American educator and librarian

Robert Gordon Vosper (June 21, 1913 – May 14, 1994) was an American educator and librarian who oversaw college libraries at the University of Kansas and the University of California, Los Angeles. Vosper served as president of the American Library Association (ALA) and won the Joseph W. Lippincott Award in 1985. He was also named one of the top 100 librarians of the 20th century by American Libraries. He was awarded American Library Association Honorary Membership in 1993.

==Early years==
Vosper was born in Portland, Oregon, to parents Chester Vivian and Anna Stipe on June 6, 1913. Vosper received his Bachelor of Arts and master's degrees in the field of Classics from the University of Oregon in 1937 and 1939, respectively. He then went on to pursue a degree in librarianship at the University of California at Berkeley in 1940. On August 20, 1940, he married Loraine Gjording. The couple had one son and three daughters.

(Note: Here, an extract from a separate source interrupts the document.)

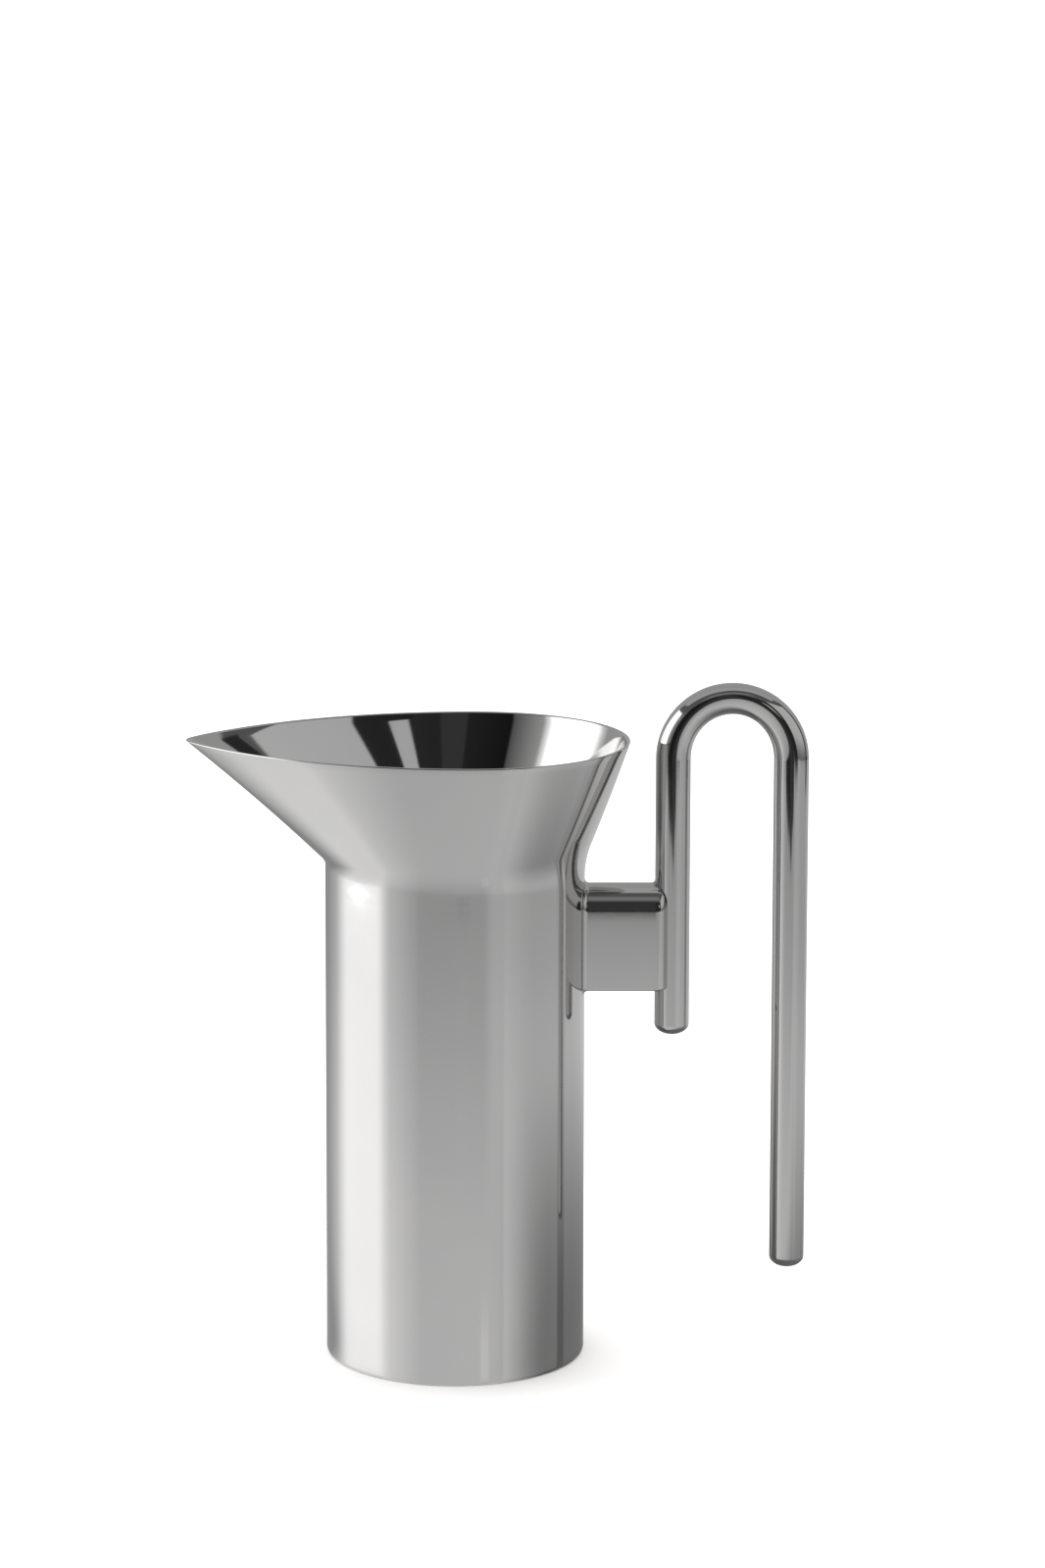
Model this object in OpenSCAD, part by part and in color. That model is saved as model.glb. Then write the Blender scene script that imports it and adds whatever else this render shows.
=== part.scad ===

Vosper's career as a librarian included directorships at the W.A. Clark Memorial Library and the library at the University of Kansas, as well as the director of libraries at the University of California, Los Angeles (UCLA) where he began in 1961. In 1973, Vosper retired from his work at the library but continued to teach as a full-time professor at UCLA's school of library science until 1983, followed by several years as a recall professor.

== Contributions to the library profession ==
Vosper is well known for his writings on the field of librarianship where his topics included the importance of building a strong book collection that included varied topics and other general aspects of library planning. His work Acquisition Trends in American Libraries, written in 1955, stressed that book acquisitions and collection development were important aspects of any library and should not be overlooked in favor of a deepened concentration on other traditional occupational tasks such as cataloging and reference. Vosper felt that it was important to step away from the purely mechanical aspects of acquisitions in favor of using individuals interested in the subject matter of the books in question. This was a directive that Vosper practiced in both his professional career as a library director and as a professor in the field.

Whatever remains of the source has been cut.